Birilerinde ne kadar yerim olduğunu, alamadığım o kararları, adım atamadığım o hayalleri, devam ettiremediğim o hedefleri, çıkamadığım o yolları, varamadığım o yerleri bir noktada içselleştirmeyi silip atmalıydım. En derinime yerleştirmemeliydim. Bunun idrak hâli bana lazım olandı işte. Fakat anlamamak için çokça direnen de yine benmişim. Tabii hayat şaşırtmadı. Yaşattı. Fark ettirdi. Bir şeylere çok da anlam yüklememek lazımmış meğer. Öyle olması gerekiyordu. Öyle de oldu. Sadece bu. Bu kadar. Fakat nasıl yapılırdı bu? Nasıl denirdi hayata da bir “boşver” diye? Bulmam lazımdı. Geçiştirmedim, oturdum ve kanattım kendimi. Meğer ben bir şeylere çok fazla anlam yüklediğimden kırılıyormuşum. Gördüm ki, en büyük yarayı ben açıyormuşum kendime. Kimsenin fazladan bir şey yapmasına gerek yokmuş ki. Benim kendime yaptığım, yıpranma garantili şeyler yeterliymiş beni yormaya ve yaralamaya. Sanki sessizce “Beni kırın, beni kanatın.” diye bağırıyormuşum.

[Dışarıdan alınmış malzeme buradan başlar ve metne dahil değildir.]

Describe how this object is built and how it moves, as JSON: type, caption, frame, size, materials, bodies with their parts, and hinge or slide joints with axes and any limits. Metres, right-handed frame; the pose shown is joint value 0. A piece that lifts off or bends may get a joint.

Amerikalı gazeteci, roman ve kısa öykü yazarı Ernest Miller Hemingway’in “Kırıldığımız yerlerde daha güçlüyüzdür.” sözünü heybeme alarak yola çıkalı epey bir zaman olmasına ve yolun başından bugüne çok şey değişmesine rağmen, hâlâ değişmesi gereken çok kuvvetli şeyler varmış aslında. Kanattığımda kendimi, bakınca içime, bunu da bulmuş oldum böylece. Diğer yandan minnettarım tüm yaralarıma, tüm kanayışlarıma — o ayrı. Çünkü Acar Baltaş’ın da dediği gibi: “Her insan, kendi kendisini biçimlendirişi ile başka şeyler tarafından biçimlendirilişinin bir karmasıdır daha ziyade.” Nasıl mı? Galata Kulesi’ni anımsayalım mesela. Atlattığı onca şeye inat… Yine de kafamızı kaldırıp ne zaman ona baksak, içimizi ısıtan yegâne şeylerden biri meşalesini taşıyor adeta. Üstelik taş dokusuna rağmen… Barnathan Apartmanı’nın kapısını anımsayalım, bir de. Üzerindeki işleme çokça çizik, yer yer kırık ama nasıl güzel… Mükemmel değil gibi; ama mükemmel olan da bu ya zaten.